◆ Written exercise ◆
The records that follow must be repeated verbatim, every one of them.

----------------------------------------

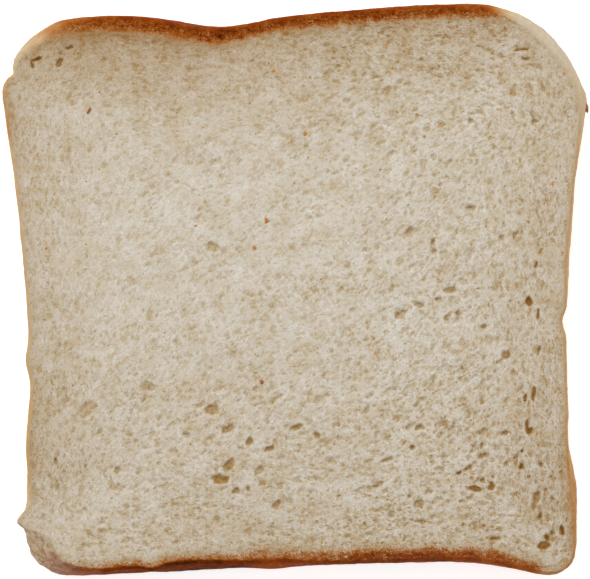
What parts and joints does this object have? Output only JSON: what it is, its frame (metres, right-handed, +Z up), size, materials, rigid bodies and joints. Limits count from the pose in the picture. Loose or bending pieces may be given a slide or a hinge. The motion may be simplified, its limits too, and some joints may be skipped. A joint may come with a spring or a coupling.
{
  "type": "bread slice",
  "caption": "slice of white tin bread with a browned crown and base crust, pale sides and an open crumb, lying flat on a cut face",
  "frame": {"origin": "middle of the underside of the slice as it lies flat, at the centre of its bounding box", "axes": "+Z up through the slice's thickness, +Y to the loaf's crown, +X to the loaf's right side as the upper cut face is seen"},
  "size_m": [0.1174, 0.1146, 0.013],
  "materials": {
    "baked_bread": "matte"
  },
  "bodies": {
    "root": {"bread_slice": "baked_bread"}
  },
  "joints": []
}
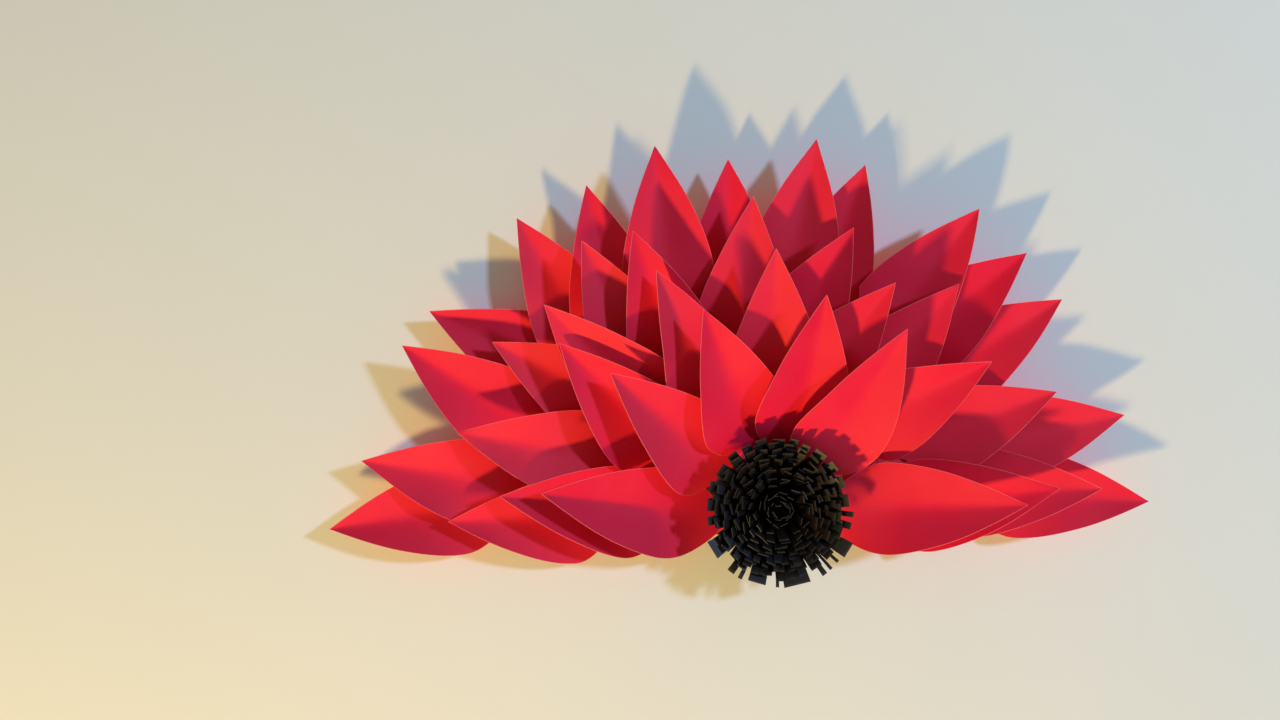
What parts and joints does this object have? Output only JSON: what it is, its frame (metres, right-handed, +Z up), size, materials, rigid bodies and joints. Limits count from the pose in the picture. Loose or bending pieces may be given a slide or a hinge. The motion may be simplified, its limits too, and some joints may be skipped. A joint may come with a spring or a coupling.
{
  "type": "giant paper flower",
  "caption": "Half paper bloom for a wall: rows of pointed, valley-folded card petals fan out around a fringed paper roll on a flat backing card.",
  "frame": {"origin": "centre of the fringed roll, on the flat back face of the backing that lies against the wall", "axes": "+X to the right of the bloom as seen from the front, +Y into the wall, +Z up; the flower faces -Y"},
  "size_m": [0.6127, 0.0792, 0.3286],
  "materials": {
    "brown_card": "matte brown corrugated card",
    "black_paper": "smooth black card with a slight sheen",
    "red_card": "matte red craft card with paler cut edges"
  },
  "bodies": {
    "root": {"backing_card": "brown_card", "fringe_roll": "black_paper", "outer_petal_01": "red_card", "outer_petal_02": "red_card", "outer_petal_03": "red_card", "outer_petal_04": "red_card", "outer_petal_05": "red_card", "outer_petal_06": "red_card", "outer_petal_07": "red_card", "outer_petal_08": "red_card", "outer_petal_09": "red_card", "outer_petal_10": "red_card", "outer_petal_11": "red_card", "outer_petal_12": "red_card", "outer_petal_13": "red_card", "outer_petal_14": "red_card", "outer_petal_15": "red_card", "second_petal_01": "red_card", "second_petal_02": "red_card", "second_petal_03": "red_card", "second_petal_04": "red_card", "second_petal_05": "red_card", "second_petal_06": "red_card", "second_petal_07": "red_card", "second_petal_08": "red_card", "second_petal_09": "red_card", "second_petal_10": "red_card", "third_petal_01": "red_card", "third_petal_02": "red_card", "third_petal_03": "red_card", "third_petal_04": "red_card", "third_petal_05": "red_card", "third_petal_06": "red_card", "third_petal_07": "red_card", "third_petal_08": "red_card", "inner_petal_01": "red_card", "inner_petal_02": "red_card", "inner_petal_03": "red_card", "inner_petal_04": "red_card", "inner_petal_05": "red_card", "inner_petal_06": "red_card"}
  },
  "joints": []
}
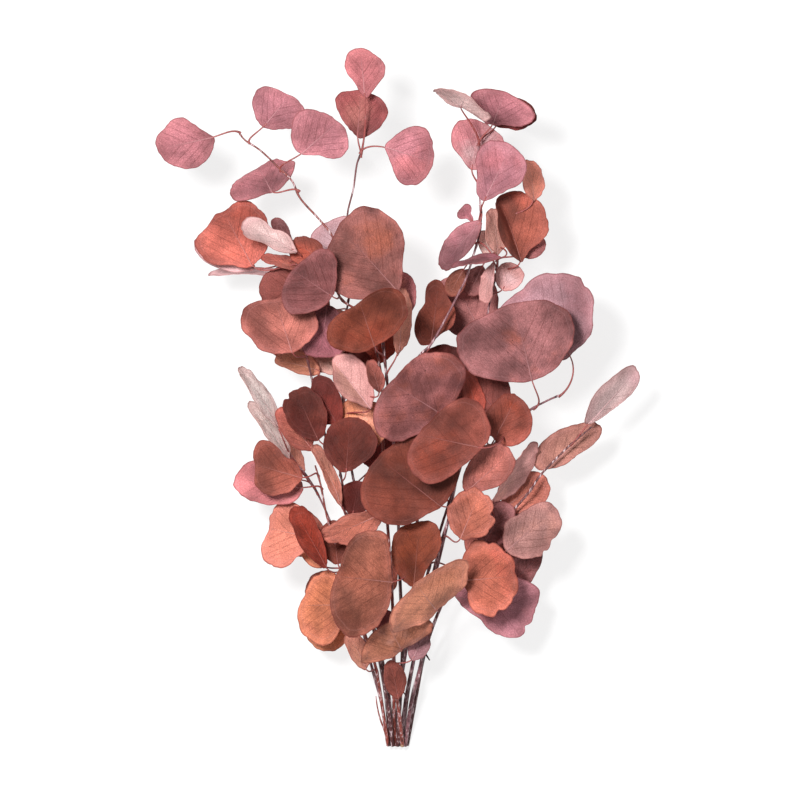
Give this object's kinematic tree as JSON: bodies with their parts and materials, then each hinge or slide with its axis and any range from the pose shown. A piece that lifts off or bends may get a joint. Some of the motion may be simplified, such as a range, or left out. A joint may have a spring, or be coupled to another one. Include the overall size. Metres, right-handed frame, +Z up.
{
  "type": "bunch of dried eucalyptus",
  "caption": "Loose hand-gathered bunch of dried eucalyptus: slim woody stems with round, softly waved leaves on short stalks, lying on its side.",
  "frame": {"origin": "on the surface under the middle of the lying bunch", "axes": "+Y from the cut ends to the leafy tips, +X across the bunch, +Z up from the surface it lies on"},
  "size_m": [0.3873, 0.5619, 0.1569],
  "materials": {
    "stem_1": "matte",
    "stem_2": "matte",
    "stem_3": "matte",
    "stem_4": "matte",
    "stem_5": "matte",
    "stem_6": "matte",
    "stem_7": "matte",
    "stem_8": "matte",
    "stem_9": "matte",
    "stem_10": "matte",
    "stem_11": "matte",
    "stem_12": "matte",
    "stem_13": "matte"
  },
  "bodies": {
    "root": {"stem_1": "stem_1", "stem_2": "stem_2", "stem_3": "stem_3", "stem_4": "stem_4", "stem_5": "stem_5", "stem_6": "stem_6", "stem_7": "stem_7", "stem_8": "stem_8", "stem_9": "stem_9", "stem_10": "stem_10", "stem_11": "stem_11", "stem_12": "stem_12", "stem_13": "stem_13"}
  },
  "joints": []
}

----------------------------------------

◆ Task solution ◆
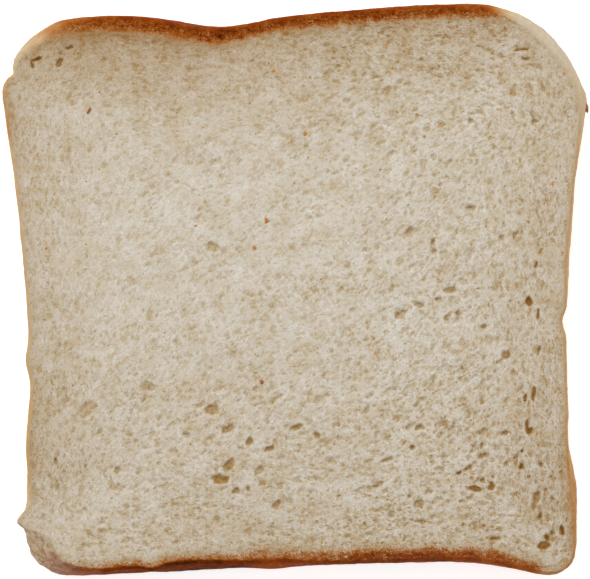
What parts and joints does this object have? Output only JSON: what it is, its frame (metres, right-handed, +Z up), size, materials, rigid bodies and joints. Limits count from the pose in the picture. Loose or bending pieces may be given a slide or a hinge. The motion may be simplified, its limits too, and some joints may be skipped. A joint may come with a spring or a coupling.
{
  "type": "bread slice",
  "caption": "slice of white tin bread with a browned crown and base crust, pale sides and an open crumb, lying flat on a cut face",
  "frame": {"origin": "middle of the underside of the slice as it lies flat, at the centre of its bounding box", "axes": "+Z up through the slice's thickness, +Y to the loaf's crown, +X to the loaf's right side as the upper cut face is seen"},
  "size_m": [0.1174, 0.1146, 0.013],
  "materials": {
    "baked_bread": "matte"
  },
  "bodies": {
    "root": {"bread_slice": "baked_bread"}
  },
  "joints": []
}
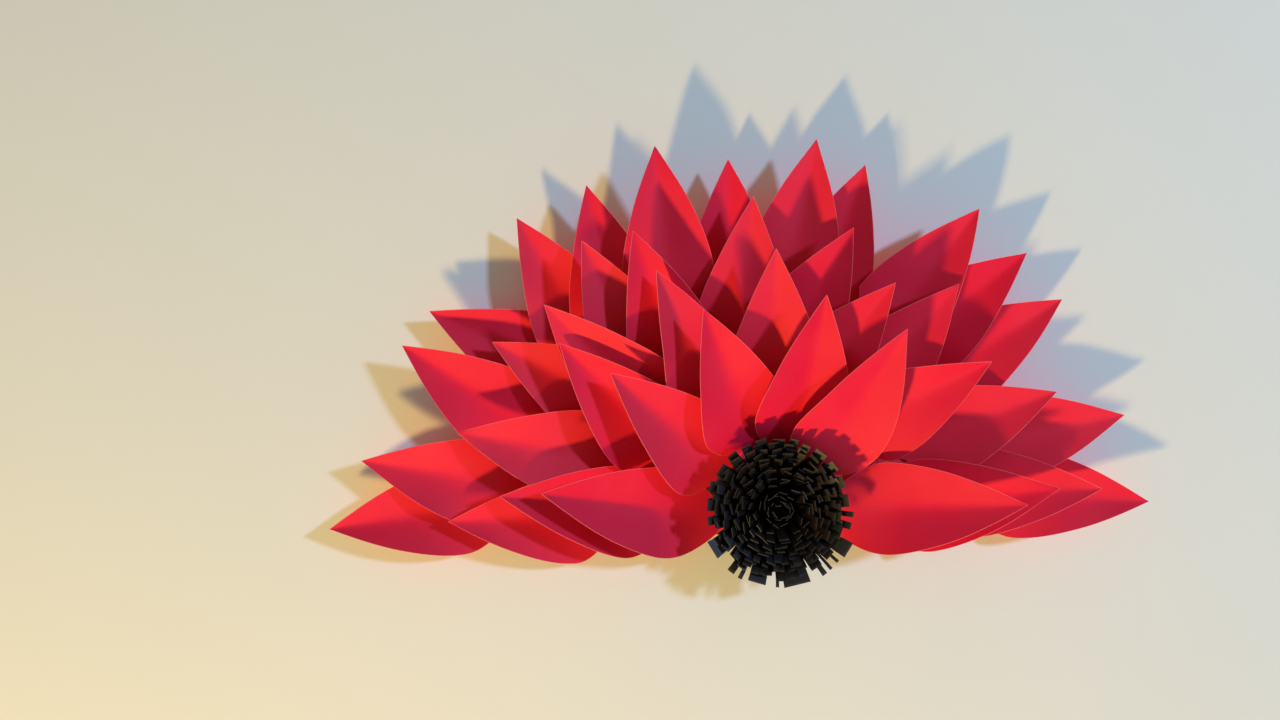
What parts and joints does this object have? Output only JSON: what it is, its frame (metres, right-handed, +Z up), size, materials, rigid bodies and joints. Limits count from the pose in the picture. Loose or bending pieces may be given a slide or a hinge. The motion may be simplified, its limits too, and some joints may be skipped. A joint may come with a spring or a coupling.
{
  "type": "giant paper flower",
  "caption": "Half paper bloom for a wall: rows of pointed, valley-folded card petals fan out around a fringed paper roll on a flat backing card.",
  "frame": {"origin": "centre of the fringed roll, on the flat back face of the backing that lies against the wall", "axes": "+X to the right of the bloom as seen from the front, +Y into the wall, +Z up; the flower faces -Y"},
  "size_m": [0.6127, 0.0792, 0.3286],
  "materials": {
    "brown_card": "matte brown corrugated card",
    "black_paper": "smooth black card with a slight sheen",
    "red_card": "matte red craft card with paler cut edges"
  },
  "bodies": {
    "root": {"backing_card": "brown_card", "fringe_roll": "black_paper", "outer_petal_01": "red_card", "outer_petal_02": "red_card", "outer_petal_03": "red_card", "outer_petal_04": "red_card", "outer_petal_05": "red_card", "outer_petal_06": "red_card", "outer_petal_07": "red_card", "outer_petal_08": "red_card", "outer_petal_09": "red_card", "outer_petal_10": "red_card", "outer_petal_11": "red_card", "outer_petal_12": "red_card", "outer_petal_13": "red_card", "outer_petal_14": "red_card", "outer_petal_15": "red_card", "second_petal_01": "red_card", "second_petal_02": "red_card", "second_petal_03": "red_card", "second_petal_04": "red_card", "second_petal_05": "red_card", "second_petal_06": "red_card", "second_petal_07": "red_card", "second_petal_08": "red_card", "second_petal_09": "red_card", "second_petal_10": "red_card", "third_petal_01": "red_card", "third_petal_02": "red_card", "third_petal_03": "red_card", "third_petal_04": "red_card", "third_petal_05": "red_card", "third_petal_06": "red_card", "third_petal_07": "red_card", "third_petal_08": "red_card", "inner_petal_01": "red_card", "inner_petal_02": "red_card", "inner_petal_03": "red_card", "inner_petal_04": "red_card", "inner_petal_05": "red_card", "inner_petal_06": "red_card"}
  },
  "joints": []
}
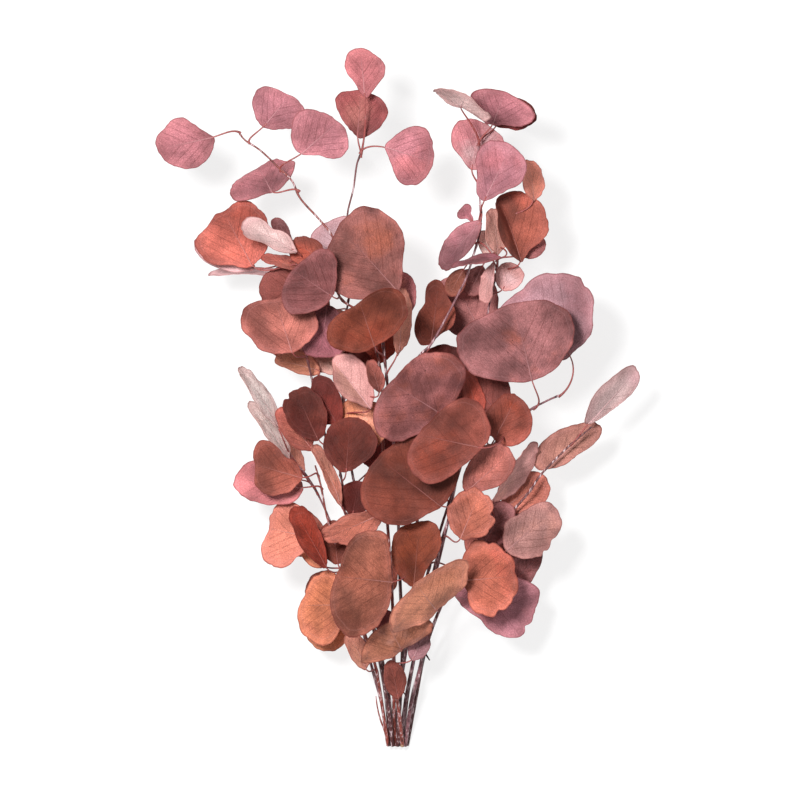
Give this object's kinematic tree as JSON: bodies with their parts and materials, then each hinge or slide with its axis and any range from the pose shown. A piece that lifts off or bends may get a joint. Some of the motion may be simplified, such as a range, or left out. A joint may have a spring, or be coupled to another one. Include the overall size. Metres, right-handed frame, +Z up.
{
  "type": "bunch of dried eucalyptus",
  "caption": "Loose hand-gathered bunch of dried eucalyptus: slim woody stems with round, softly waved leaves on short stalks, lying on its side.",
  "frame": {"origin": "on the surface under the middle of the lying bunch", "axes": "+Y from the cut ends to the leafy tips, +X across the bunch, +Z up from the surface it lies on"},
  "size_m": [0.3873, 0.5619, 0.1569],
  "materials": {
    "stem_1": "matte",
    "stem_2": "matte",
    "stem_3": "matte",
    "stem_4": "matte",
    "stem_5": "matte",
    "stem_6": "matte",
    "stem_7": "matte",
    "stem_8": "matte",
    "stem_9": "matte",
    "stem_10": "matte",
    "stem_11": "matte",
    "stem_12": "matte",
    "stem_13": "matte"
  },
  "bodies": {
    "root": {"stem_1": "stem_1", "stem_2": "stem_2", "stem_3": "stem_3", "stem_4": "stem_4", "stem_5": "stem_5", "stem_6": "stem_6", "stem_7": "stem_7", "stem_8": "stem_8", "stem_9": "stem_9", "stem_10": "stem_10", "stem_11": "stem_11", "stem_12": "stem_12", "stem_13": "stem_13"}
  },
  "joints": []
}